Currently you can see I am adding users to $datarr when there is a change and they are active in the referenceObject. I guess essentially I am looking to only add to $datarr when in referenceObject they are Active and in DifferenceObject there line is $null but there are no $null lines and the line count length is less when an object is filtered out of the Workday report.

mklement0
  • 382,024
  • 64
  • 607
  • 775
LEnc95
  • 58
  • 2
  • 10
  • 3
    Are you able to simplify your "question"? For me personally, it's overly complicated to read and understand what it is you're trying to ask (I don't actually see a question in your post). – codaamok Apr 22 '22 at 15:50
  • Yep, I want to observe two files and where a line exists in one file but does not on the other I want to add the missing line to an array. I don't want to capture all differences between files but only the missing lines. – LEnc95 Apr 22 '22 at 15:58
  • @codaamok pretty clear from description from the title... – LEnc95 Apr 22 '22 at 16:04
  • 2
    It might make sense to you because your head is in "the zone" on the issue, but from an outside perspective, I can confidently tell you it is *not* clear. You should aim for short and concise questions, this will give you better chances of receiving accurate and quality answers. For instance, we don't need a written walk-through of your code - we can read your code. – codaamok Apr 22 '22 at 16:11
  • @codaamok Gotcha will keep it short moving forward. So how do you diff two files and target missing lines. – LEnc95 Apr 22 '22 at 16:41
  • So in short, you want an array containing only the missing lines from `results.20220421_1705.csv`? – codaamok Apr 22 '22 at 16:46

1 Answers1

3
  • You need to correlate the two CSV files by their identifying column values, which I presume to be in the SamAccountName column.

    • To that end, it's better (albeit slower) to use Import-Csv to parse the CSVs into objects instead of trying plain-text processing via Get-Content
  • You can then correlate the objects via their SamAccountName property values, which Compare-Object allows you to do by passing the property name to its -Property parameter.

    • Adding the -PassThru switch ensures that the full input objects (always from the -ReferenceObject collection) are being passed through (decorated with a SideIndicator property)

Therefore, I presume you're looking for something like the following:

$datarr = 
  Compare-Object -Property SamAccountName -PassThru `
    -ReferenceObject  (Import-Csv results.20220421_1532.csv) `
    -DifferenceObject (Import-Csv results.20220421_1705.csv) | 
      Where-Object SideIndicator -EQ '<=' | 
        Where-Object AccountStatus2 -eq Active |
          Select-Object SamAccountName, AccountStatus1, AccountStatus2

Note that I'm assuming that:

  • both CSVs have a SamAccountName column or at least share a column containing SAM account names, even if its name differs - adjust accordingly.
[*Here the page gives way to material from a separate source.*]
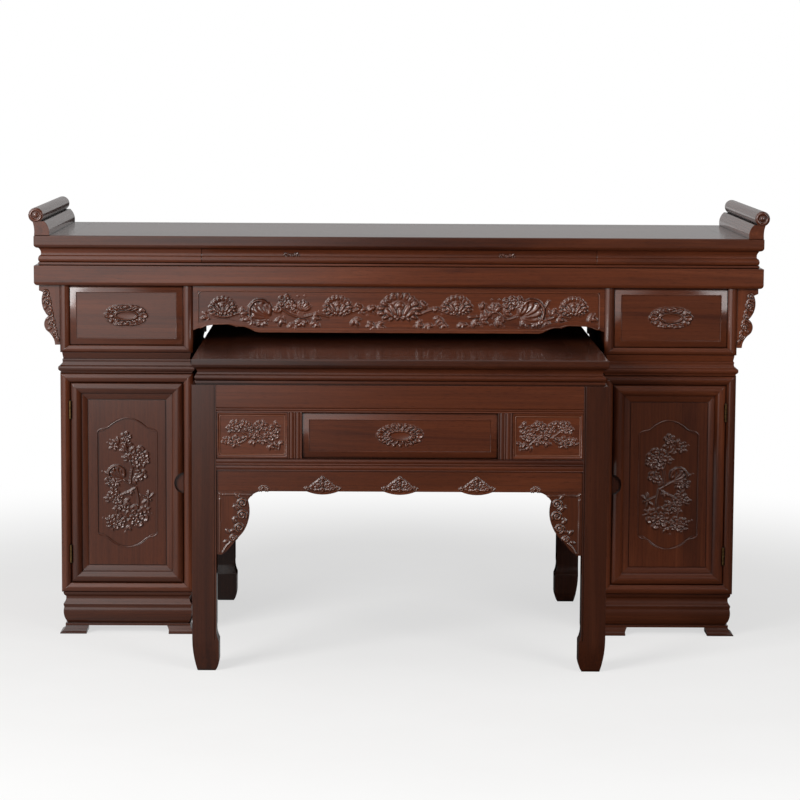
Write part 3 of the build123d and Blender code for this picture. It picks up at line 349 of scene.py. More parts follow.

  • (at least) the -ReferenceObject CSV has AccountStatus1 and AccountStatus2 columns; if you need to rename those properties, you can use calculated properties.

If your CSV files lack headers, supply the desired column names as an array to Import-Csv's
-Header parameter; e.g.:

$colNames = 'SamAccountName', 'foo', 'bar', 'AccountStatus1', 'AccountStatus2'
Import-Csv -Header $colNames results.20220421_1532.csv

Note that you may pass fewer names than there are columns in the CSV, if the remaining columns aren't of interest, but names must be specified for every column up to the last one of interest.

mklement0
  • 382,024
  • 64
  • 607
  • 775